Officials felt this approach allowed them to do some face-to-face teaching, while also maintaining needed space inside school buildings. The city’s Department of Health endorsed the plan, with health and education leaders noting that an extended absence from in-person school could wreak educational havoc on the most disadvantaged students.

Fierce backlash from community members, however, prompted the district to change course.

Staffers and parents said they feared for their lives, citing rising COVID-19 case numbers, the district’s lack of resources and its poor track record on building maintenance.

The union representing the district’s principals and administrators opposed the plan shortly before it went to the Board of Education for an approval vote. On Tuesday, the Philadelphia Federation of Teachers — which represents educators, nurses, and other building staff — followed suit and said it, too, opposed in-person learning to begin the school year.

Though an earlier survey suggested most PFT members wanted to try a hybrid model, a more recent survey showed the majority were not comfortable returning to school buildings.

While trying to find its footing through a generational health crisis, district officials must also deal with the financial fallout caused by a flagging economy and plunging tax revenues.

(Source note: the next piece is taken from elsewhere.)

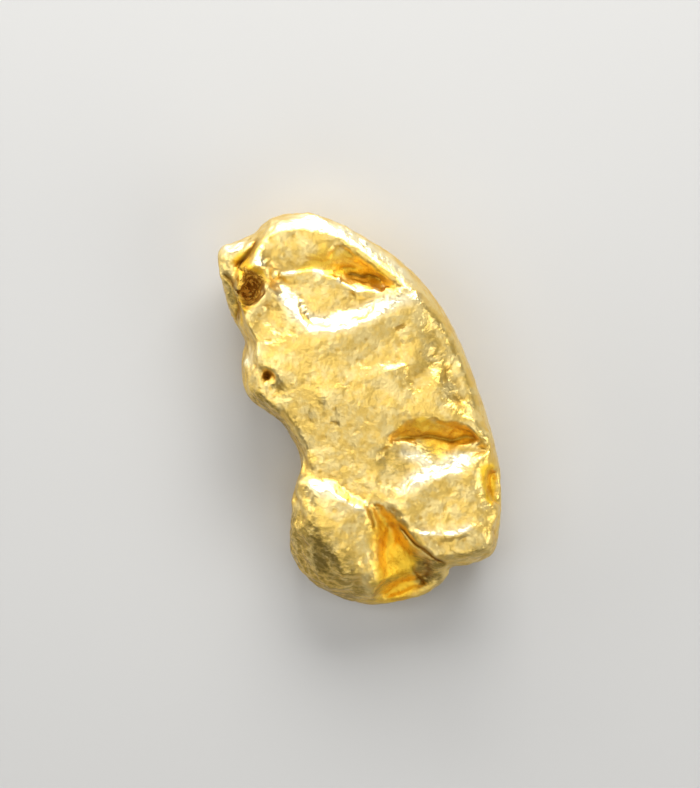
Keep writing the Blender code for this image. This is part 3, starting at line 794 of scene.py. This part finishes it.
def of_nearest(kind, value):
    """What the nearest mark holds, read for every point of the skin."""
    pick = marks.nodes.new("GeometryNodeSampleIndex")
    pick.data_type = kind
    give(pick.inputs["Geometry"], scattered)
    give(pick.inputs["Value"], value)
    give(pick.inputs["Index"], nearest.outputs["Index"])
    return pick.outputs["Value"]


mark_place = of_nearest("FLOAT_VECTOR", here)
mark_size = of_nearest("FLOAT", size_there.outputs["Attribute"])
print("nodes so far:", len(marks.nodes))

# %% a round bowl: deepest at its mark, and flat past its radius
gap = add_node(marks, "ShaderNodeVectorMath")
gap.operation = "DISTANCE"
give(gap.inputs[0], here)
give(gap.inputs[1], mark_place)
reach = worked(marks, "MULTIPLY", given["Radius"], mark_size)
ratio = worked(marks, "MINIMUM", worked(marks, "DIVIDE", gap.outputs["Value"], reach), 1.0)
slope = worked(marks, "SUBTRACT", 1.0, worked(marks, "MULTIPLY", ratio, ratio))
bowl = worked(marks, "MULTIPLY", worked(marks, "MULTIPLY", slope, slope), mark_size)
amount = worked(marks, "MULTIPLY", worked(marks, "MULTIPLY", bowl, given["Height"]),
                given["Where"])
print("nodes so far:", len(marks.nodes))

# %% the skin, moved, made real and given its metal
push = add_node(marks, "ShaderNodeVectorMath")
push.operation = "SCALE"
give(push.inputs[0], add_node(marks, "GeometryNodeInputNormal").outputs["Normal"])
give(push.inputs["Scale"], amount)
moved = add_node(marks, "GeometryNodeSetPosition", Geometry=given["Skin"],
                 Offset=push.outputs["Vector"])
real = add_node(marks, "GeometryNodeRealizeInstances", Geometry=moved.outputs["Geometry"])
painted = add_node(marks, "GeometryNodeSetMaterial", Geometry=real.outputs["Geometry"],
                   Material=given["Metal"])
give(marks.nodes.new("NodeGroupOutput").inputs["Skin"], painted.outputs["Geometry"])
print("nodes in the tree:", len(marks.nodes), "links:", len(marks.links))

# %% lay the marks on the skin
# The attribute that says where, then the tree's own inputs, with lengths in mm.
MARKS = {
    "pecks": ("open_skin", {"Per Square Millimetre": 7.0, "Radius": 0.17, "Height": -0.022,
                            "Seed": 5}),
    "beads": ("lip", {"Per Square Millimetre": 7.0, "Radius": 0.20, "Height": 0.16, "Seed": 3}),
    "crumbs": ("rust", {"Per Square Millimetre": 90.0, "Radius": 0.10, "Height": 0.07,
                        "Seed": 8}),
}
IDS = {item.name: item.identifier for item in marks.interface.items_tree
       if item.in_out == "INPUT"}
gold = bpy.data.materials.new("native gold")


def lay_marks(thing, name, mask, values):
    """Adds the tree to a thing; its inputs are set by identifier before it is evaluated."""
    layer = thing.modifiers.new(name, "NODES")
    layer.node_group = marks
    layer[IDS["Where"] + "_use_attribute"] = True
    layer[IDS["Where"] + "_attribute_name"] = mask
    layer[IDS["Metal"]] = gold
    for key, value in values.items():
        layer[IDS[key]] = value


lump = bpy.data.objects.new("gold_lump", lump_mesh)
bpy.context.scene.collection.objects.link(lump)
for name, (mask, values) in MARKS.items():
    lay_marks(lump, name, mask, values)
graph = bpy.context.evaluated_depsgraph_get()
worn_mesh = bpy.data.meshes.new_from_object(lump.evaluated_get(graph))
lump.modifiers.clear()
lump.data = worn_mesh
print("points after the marks:", len(worn_mesh.vertices))

# %% [markdown]
# Proud and sheltered
#
# The material paints shade into the hollows, so it has to know where they are. Comparing the skin
# with a much smoothed copy of itself tells: a point below the smooth copy is sheltered, a point
# above it is proud. A few rounds of smoothing find the small dents, and many rounds find the broad
# hollows.

# %% measure shelter at two sizes
FINE_PASSES = 12
BROAD_PASSES = 220


def shelter(mesh, passes):
    """How deep each point lies below the skin smoothed so many times, in mm."""
    points = read_points(mesh)
    calm = relaxed(points, read_edges(mesh), passes)
    return ((calm - points) * read_normals(mesh)).sum(axis=1)


for name, passes in (("fine_hollow", FINE_PASSES), ("broad_hollow", BROAD_PASSES)):
    hollow = shelter(worn_mesh, passes)
    keep_attribute(worn_mesh, name, hollow)
    print("shelter, mm:", np.round(np.percentile(hollow, [2, 50, 98]), 3))

# %% [markdown]
# The metal
#
# One material does the whole lump, because it is one metal. Its layers: rubbed gold, painted shade
# in hollows and folds and on the flanks, painted highlights, painted shade in the cracks, and
# rust.
# Every layer is a colour and a share, and the shares are noise or the numbers kept on the skin.
# Painting an image would fix the detail at one size, while noise stays sharp from any distance.

# %% helpers for the layers
gold.use_nodes = True
metal = gold.node_tree
surface = metal.nodes["Principled BSDF"]


def attribute(name):
    read = metal.nodes.new("ShaderNodeAttribute")
    read.attribute_name = name
    return read.outputs["Fac"]


def noise_at(place, scale, detail, roughness):
    """Noise with so many waves in a millimetre."""
    made = add_node(metal, "ShaderNodeTexNoise", Vector=place, Scale=scale, Detail=detail,
                    Roughness=roughness)
    return made.outputs["Fac"]


def ranged(value, low, high, to_low=0.0, to_high=1.0):
    """A value mapped softly from one range to another."""
    limits = add_node(metal, "ShaderNodeMapRange", Value=value, From_Min=low, From_Max=high,
                      To_Min=to_low, To_Max=to_high)
    limits.interpolation_type = "SMOOTHSTEP"
    return limits.outputs["Result"]


def mixed(share, low, high):
    """A mix of two colours, or of the outputs of other mixes, by a share."""
    mix = metal.nodes.new("ShaderNodeMix")
    mix.data_type = "RGBA"
    # A Mix node has several inputs called A and B; 6 and 7 are those of its colours.
    for socket, value in ((mix.inputs[6], low), (mix.inputs[7], high)):
        give(socket, (*value, 1.0) if isinstance(value, tuple) else value)
    give(mix.inputs[0], share)
    return mix.outputs[2]


where = add_node(metal, "ShaderNodeTexCoord").outputs["Object"]
in_mm = add_node(metal, "ShaderNodeMapping", Vector=where, Scale=(1 / MM,) * 3).outputs["Vector"]
print("nodes before the first layer:", len(metal.nodes))

# %% [markdown]
# Rubbed gold, and painted shade in its hollows
#
# The open skin is body gold with paler blotches where it was rubbed. Small dents get a painted
# shade of tan, and broad hollows a painted deeper gold, standing in for light that strikes the
# metal several times and takes on more of its colour. One flat colour would look like paint.

# %% body gold, pale blotches, and painted shade in dents and hollows
PALE_GOLD = (0.99, 0.755, 0.29)
BODY_GOLD = (0.95, 0.645, 0.155)
TAN_SHADE = (0.78, 0.50, 0.11)
DEEP_SHADE_GOLD = (1.0, 0.65, 0.055)
# Of each noise: waves in a millimetre, detail, roughness. Of each range: low and high.
BLOTCHES = (2.2, 4.0, 0.6)
BLOTCH_RANGE = (0.40, 0.62)
BROAD_RANGE = (0.05, 0.40)
FINE_RANGE = (0.001, 0.016)

rubbed = mixed(ranged(noise_at(in_mm, *BLOTCHES), *BLOTCH_RANGE), BODY_GOLD, PALE_GOLD)
# Painted shade: a deeper gold in the broad hollows, then tan in the small dents.
hollow_shaded = mixed(ranged(attribute("broad_hollow"), *BROAD_RANGE), rubbed, DEEP_SHADE_GOLD)
dent_shaded = mixed(ranged(attribute("fine_hollow"), *FINE_RANGE), hollow_shaded, TAN_SHADE)
print("nodes so far:", len(metal.nodes))

# %% [markdown]
# Painted shade in the folds
#
# The folds are painted a deep orange shade, with brown veins in it. The veins
# are a noise of their own, so that they don't follow the blotches of the open skin.

# %% painted shade: deep orange with brown veins
BROWN_VEIN = (0.82, 0.44, 0.025)
VEINS = (3.4, 6.0, 0.72)
VEIN_RANGE = (0.47, 0.60)

veined_shade = mixed(ranged(noise_at(in_mm, *VEINS), *VEIN_RANGE), DEEP_SHADE_GOLD, BROWN_VEIN)
# Painted shade: the veined deep orange laid on the folds.
fold_shaded = mixed(attribute("shade"), dent_shaded, veined_shade)
print("nodes so far:", len(metal.nodes))

# %% [markdown]
# Painted shade and painted highlights
#
# The painted shade on the flanks lies in small brown flecks, a little longer from west to east
# than they are wide. A Mapping node draws their noise out, and turns it, so that its own grid
# doesn't line up with the flecks. Even between the flecks some of the shade stays. The painted
# highlights on the bands that face north, the palest gold of all, lie over it.

# %% painted shade in flecks, and painted highlights
SHADE_BROWN = (0.42, 0.28, 0.06)
HIGHLIGHT_GOLD = (1.0, 0.88, 0.56)
FLECK_STRETCH = (0.35, 1.0, 1.0)
FLECK_TURN = (0.0, 0.0, math.radians(45))
FLECKS = (6.5, 5.0, 0.7)
FLECK_RANGE = (0.40, 0.58)
FLECK_SHARE = (0.32, 1.0)

drawn_out = add_node(metal, "ShaderNodeMapping", Vector=in_mm, Rotation=FLECK_TURN,
                     Scale=FLECK_STRETCH).outputs["Vector"]
flecks = ranged(noise_at(drawn_out, *FLECKS), *FLECK_RANGE, *FLECK_SHARE)
# Painted brown shade, in flecks, on the flanks and the shadowed floors.
flank_shaded = mixed(worked(metal, "MULTIPLY", flecks, attribute("flank_shade")), fold_shaded, SHADE_BROWN)
# Painted highlights in the palest gold over the bands that face north.
highlighted = mixed(attribute("highlight_and_polish"), flank_shaded, HIGHLIGHT_GOLD)
print("nodes so far:", len(metal.nodes))

# %% [markdown]
# Painted shade in the cracks, and rust
#
# Painted shade makes the cracks dark. The pit is filled with a crumbly crust of iron oxide, from
# dark brown to rusty yellow. The crust is a little less of a metal than the gold round it, and a
# change in Metallic says that better than a second material would, because its edge can be soft.

# %% painted shade in the cracks, and a rusty pit
CRACK_SHADE = (0.22, 0.09, 0.01)
DARK_RUST = (0.46, 0.21, 0.015)
YELLOW_RUST = (1.0, 0.72, 0.14)
CRUMBLE = (6.0, 4.0, 0.7)
CRUMBLE_RANGE = (0.46, 0.56)
CRUST_RANGE = (0.1, 0.8)
CRUST_METALLIC = (1.0, 0.8)

crust = mixed(ranged(noise_at(in_mm, *CRUMBLE), *CRUMBLE_RANGE), DARK_RUST, YELLOW_RUST)
# Painted shade darkens the cracks.
crack_shaded = mixed(attribute("crack_shade"), highlighted, CRACK_SHADE)
give(surface.inputs["Base Color"], mixed(attribute("rust"), crack_shaded, crust))
give(surface.inputs["Metallic"], ranged(attribute("rust"), *CRUST_RANGE, *CRUST_METALLIC))
print("nodes so far:", len(metal.nodes))

# %% [markdown]
# Satin and matt
#
# A nugget has a satin skin. The lips with painted highlights are also a little smoother, and what
# the stones never reached is rougher: the folds, and most of all the crust in the pit. Three soft
# changes are added up to one roughness.

# %% satin skin, smooth lips, matt folds and crust
SATIN_TO_BURNISHED = (0.37, 0.30)
CRUST_ROUGHER = (0.0, 0.3)
FOLD_RANGE = (0.2, 1.0)
FOLD_ROUGHER = (0.0, 0.16)

satin = ranged(attribute("highlight_and_polish"), 0.0, 1.0, *SATIN_TO_BURNISHED)
crust_matt = ranged(attribute("rust"), *CRUST_RANGE, *CRUST_ROUGHER)
fold_matt = ranged(attribute("shade"), *FOLD_RANGE, *FOLD_ROUGHER)
matt = worked(metal, "ADD", worked(metal, "ADD", satin, crust_matt), fold_matt)
give(surface.inputs["Roughness"], matt)
print("nodes so far:", len(metal.nodes))

# %% [markdown]
# Grain
#
# The finest grain of the skin is as small as its triangles, so it can't be geometry as well. A
# bump is enough for it: it only tilts the light.

# %% the finest grain
GRAIN = (7.0, 3.0, 0.6)
GRAIN_DEPTH = 0.03 * MM

bump = add_node(metal, "ShaderNodeBump", Strength=1.0, Distance=GRAIN_DEPTH,
                Height=noise_at(in_mm, *GRAIN))
give(surface.inputs["Normal"], bump.outputs["Normal"])
print("nodes in the gold:", len(metal.nodes))

# %% [markdown]
# Handing over
#
# The finished lump is brought back to metres and takes the CAD node's place on the same body. Its
# object stays at the origin, unturned, because its place is in its mesh.

# %% place, ride and finish
worn_mesh.transform(Matrix.Scale(MM, 4))
worn_mesh.shade_smooth()
print("triangles:", sum(len(p.vertices) - 2 for p in worn_mesh.polygons))
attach(lump, "root")
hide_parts("nugget")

The district received $13.7 million from the state’s health and safety grant program, but district leaders say the number should have been over $40 million if the state ran that money through its fair funding formula. Officials are also trying to rally public support for more federal stimulus money.

The district has enough money to make it through the upcoming school year, thanks in part to state leaders holding education funding flat instead of slashing it.

The future beyond that looks dicey.

Officials had hoped to bring all K-5 students back to school for face-to-face learning but concluded there wasn’t enough money to make it safe.

Though the all-virtual approach will allay some fears, it opens a host of new questions.

Among them: Will students have the necessary WiFi access? The school district has been pushing internet providers to open up new avenues for free, wireless internet. During the last school year, which ended online, officials estimated that about 5% of students did not have reliable internet access.

“City leaders are … working with numerous local internet companies to provide reliable internet access to all Philadelphia students who need it for the start of school and throughout the school year,” the district said in a letter announcing the switch to all-virtual.

There are also broad concerns about the effectiveness of online instruction. Even the state’s cyber charter schools, which have worked for years to refine their approaches to virtual education, have struggled to demonstrate sustained academic success.

Finally, there’s a widespread concern — expressed repeatedly by district officials — that virtual education will disproportionately harm students with the highest levels of need. Providing special education and English language instruction online has proven particularly difficult, officials and teachers say.

It is possible that public school buildings will still be open in some limited capacity, according to Hite.

The district may open up buildings as “drop-off centers” where students could receive some level of supervision as they complete online work. It’s also possible, Hite said, that teachers who want to conduct virtual lessons from their classrooms would be permitted to do so.

“We’re working on the details around that and how individuals may come in,” said Hite. “We’re already getting requests from some teachers who are saying, ‘Can I do this from my classroom?’”

The district’s new plan, if enacted, would represent an unprecedented disruption to public education in America’s poorest large city. For at least eight months, public school students will not receive normal classroom instruction — an absence bound to have societal ripple effects.

Philadelphia, however, is not alone in deciding that the risk caused by COVID-19 is too great to bear. Public schools in Los Angeles, San Diego, Houston, San Francisco, Nashville and Atlanta have also decided to begin the school year virtually.